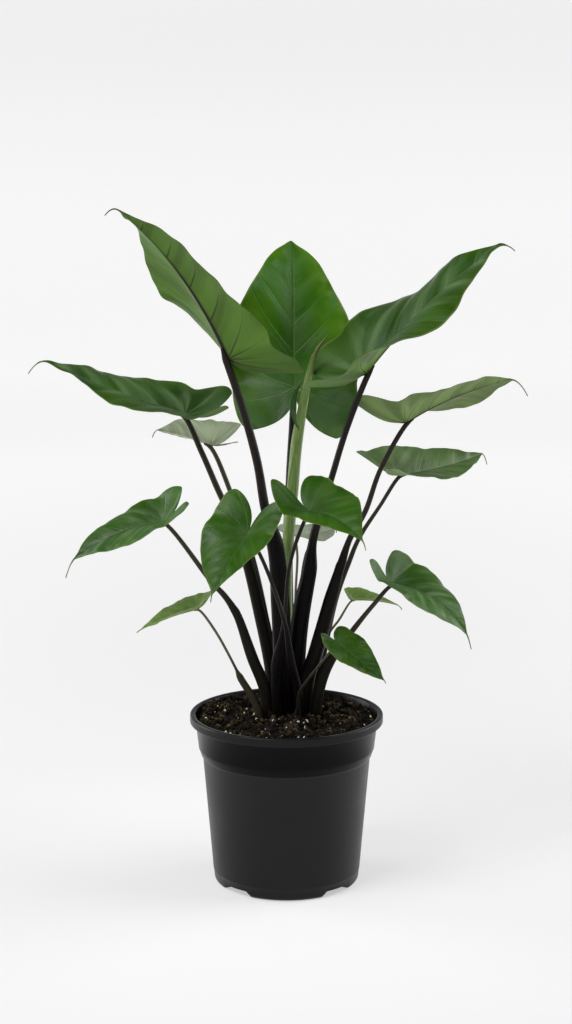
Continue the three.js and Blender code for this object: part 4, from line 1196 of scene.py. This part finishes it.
class Blade:
    """A blade laid out flat, then carried onto its bent and folded midrib.

    v runs from -1 at the lobe tips through 0 at the petiole to 1 at the tip.
    """

    def __init__(self, leaf):
        self.leaf = leaf
        self.at = np.array(leaf["at"], float)
        line = np.array(leaf["tip"], float) - self.at
        self.length = float(np.linalg.norm(line))
        self.along = unit(line)
        self.across = unit(np.cross(self.along, (0, 0, 1)))
        self.face = np.cross(self.across, self.along)

    def frame(self, v):
        roll = np.radians(self.leaf["roll"] + self.leaf["twist"] * np.maximum(v, 0))[..., None]
        across = self.across * np.cos(roll) - self.face * np.sin(roll)
        face = self.face * np.cos(roll) + self.across * np.sin(roll)
        return across, face

    def distance(self, v):
        return v * self.length * np.where(v < 0, self.leaf["lobe"], 1)

    def midrib(self, v, k):
        """The midrib ahead of the petiole, and behind it the line that a lobe follows"""
        leaf, length = self.leaf, self.length
        across, face = self.frame(v)
        lift = np.maximum(-v, 0)**LOBE_LIFT_CURVE * leaf["lobe"] * length
        ahead = np.maximum(v, 0)
        bulge = 4 * ahead * (1 - ahead) * length
        bend = leaf["tail"] * DRIP_BEND
        drip = np.maximum(0, (v - 1 + bend) / bend)**2 * leaf["drip"] * length
        out = lift * math.sin(math.radians(leaf["rise"][k])) + leaf["arch"] * bulge
        point = self.at + self.along * self.distance(v)[..., None]
        point = point + face * out[..., None] + across * (leaf["bow"] * bulge)[..., None]
        return point - drip[..., None] * np.array([0, 0, 1.0])

    def margins(self, v, half):
        """Flat distance from the midrib line to the inner and outer margins"""
        r = np.maximum(-v, 0)
        rounding = (1 - np.minimum(r, 1)**LOBE_CURVE)**LOBE_ROUNDING
        behind = LOBE_SPREAD + (BLADE_OUTLINE[0][1] - LOBE_SPREAD) * rounding
        tail, ahead = self.leaf["tail"], np.maximum(v, 0)
        body = through(self.leaf.get("outline", BLADE_OUTLINE), np.minimum(1, ahead / (1 - tail)))
        thread = THREAD_WIDTH * np.minimum(1, (1 - ahead) / tail)
        outer = np.where(v < 0, behind, np.maximum(body, thread))
        q = np.clip((r - SINUS_START) / (1 - SINUS_START), 0, 1)
        inner = LOBE_SPREAD * (1 - (1 - q**SINUS_CURVE)**SINUS_ROUNDING)
        return np.minimum(inner, outer) * half, outer * half

    def fold_at(self, v, k):
        fold, lobe_fold = self.leaf["fold"][k], self.leaf["lobe_fold"][k]
        ahead = fold * (1 - v * (1 - TIP_FOLD))
        behind = fold + (lobe_fold - fold) * smoothstep(0, 1, -v)
        return np.radians(np.where(v < 0, behind, ahead))

    def surface(self, side, v, t, relief):
        """Middle surface of one half, with each point's flat place and its share of the half's width"""
        k = 0 if side < 0 else 1
        leaf = self.leaf
        v, t = np.meshgrid(v, t, indexing="ij")
        inner, outer = self.margins(v, leaf["halves"][k])
        x = inner + (outer - inner) * t
        s = np.where(outer > 0, x / np.maximum(outer, 1e-9), 0)
        fold = self.fold_at(v, k)
        y = self.distance(v)
        turns = leaf["waves"] * y / self.length
        ripple = leaf["wave"][k] * s * s * np.sin(math.pi * 2 * turns + math.radians(leaf["phase"][k]))
        rise = x * np.sin(fold) + outer * (CAMBER * 4 * s * (1 - s) + ripple)
        rise = rise + relief(x / self.length, y / self.length, s, side) * self.length
        across, face = self.frame(v)
        point = self.midrib(v, k) + across * (side * x * np.cos(fold))[..., None] + face * rise[..., None]
        place = np.stack([side * x / self.length, y / self.length, np.zeros_like(x)], -1)
        return point.reshape(-1, 3), place.reshape(-1, 3), s.ravel()


def between_veins(x, y):
    """0 on a side vein and 1 half way to the next, on the flat blade"""
    order = (y - x * (VEIN_SLOPE + VEIN_BEND * x)) / VEIN_SPACING
    reach = np.hypot(x, y)
    angle = np.arctan2(x, y)
    fan = (angle - FAN_FIRST + FAN_BEND * reach) / FAN_STEP
    step = np.where(angle > FAN_FROM, fan, order)
    return np.abs(np.sin(math.pi * step))


def quilting(depth, seed):
    """Relief of a blade in shares of its length: swollen between veins, with an uneven margin"""
    phases = np.random.default_rng(seed).uniform(0, math.pi * 2, len(MARGIN_RIPPLES))

    def relief(x, y, s, side):
        swell = between_veins(x, y)**0.8 * smoothstep(0.02, 0.3, s) * (1 - 0.75 * smoothstep(0.7, 1, s))
        calm = smoothstep(0.01, 0.1, np.hypot(x, y)) * smoothstep(1.0, 0.75, y)
        uneven = sum(
            np.sin(f * y + phases[i] + side * i) * a
            for i, (f, a) in enumerate(MARGIN_RIPPLES))
        return depth * swell * calm + uneven * s**3
    return relief


def blade_piece(leaf, material):
    """Fine closed blade with its rib underneath, in rows and columns about 2 mm apart"""
    blade = Blade(leaf)
    blade_rows = int(np.clip(blade.length / 2.0, 40, 92))
    lobe_rows = max(16, int(blade_rows * leaf["lobe"] * 1.1))
    columns = int(np.clip(max(leaf["halves"]) / 2.1, 14, 30))
    v = np.concatenate([-np.sin((1 - np.arange(lobe_rows) / lobe_rows) * math.pi / 2),
                        1 - (1 - np.arange(blade_rows + 1) / blade_rows)**TIP_ROW_SPACING])
    t = np.concatenate([(np.arange(columns) / columns)**COLUMN_SPACING * MARGIN_COLUMN,
                        [MARGIN_COLUMN, 1.0]])
    relief = quilting(QUILT_DEPTH, sum(map(ord, leaf["name"])))
    points, places, shares, faces = [], [], [], []
    for side in (-1, 1):
        net, place, share = blade.surface(side, v, t, relief)
        quads = strip_faces(len(v), len(t), start=len(points) * len(v) * len(t))
        faces += quads if side > 0 else [tuple(reversed(face)) for face in quads]
        points.append(net)
        places.append(place)
        shares.append(share)
    points, faces, (place, share) = weld(
        np.vstack(points), faces, np.vstack(places), np.concatenate(shares))
    x, y = np.abs(place[:, 0]) * blade.length, place[:, 1]
    rib_half = leaf["top"] * (1 - RIB_TAPER * np.clip(y, 0, 1)) * smoothstep(-0.035, 0.0, y)
    rib = np.sqrt(np.clip(1 - (x / np.maximum(rib_half, 1e-3))**2, 0, 1)) * rib_half
    rib *= leaf["rib"] / leaf["top"] * smoothstep(1.0, 0.85, y) * RIB_SWELL
    groove = GROOVE_DEPTH * np.exp(-(x / GROOVE_WIDTH)**2)
    groove *= smoothstep(0.0, 0.06, y) * smoothstep(0.98, 0.8, y)
    body = BLADE_THICKNESS + (MARGIN_THICKNESS - BLADE_THICKNESS) * smoothstep(0.55, 1, share)
    solid, faces = thicken(points, faces, body / 2 - groove, body / 2 + rib)
    place = np.vstack([place, place])
    place[:len(points), 2] = 1
    attributes = {"leaf_place": place, "leaf_edge": np.concatenate([share, share])}
    return mesh_piece(f"leaf_blade_{leaf['name']}", solid, faces, material, attributes)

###

Exactly repeat the lines above, from the opening line through the one with "self.face = np.cross(self.across, self.along)", and include nothing else.

> Written answer:
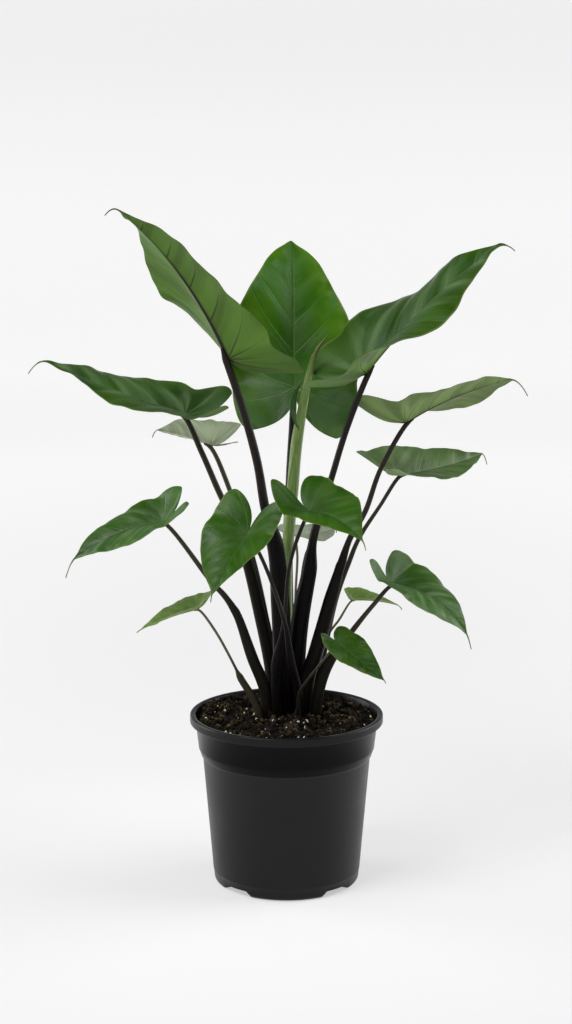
Continue the three.js and Blender code for this object: part 4, from line 1196 of scene.py. This part finishes it.
class Blade:
    """A blade laid out flat, then carried onto its bent and folded midrib.

    v runs from -1 at the lobe tips through 0 at the petiole to 1 at the tip.
    """

    def __init__(self, leaf):
        self.leaf = leaf
        self.at = np.array(leaf["at"], float)
        line = np.array(leaf["tip"], float) - self.at
        self.length = float(np.linalg.norm(line))
        self.along = unit(line)
        self.across = unit(np.cross(self.along, (0, 0, 1)))
        self.face = np.cross(self.across, self.along)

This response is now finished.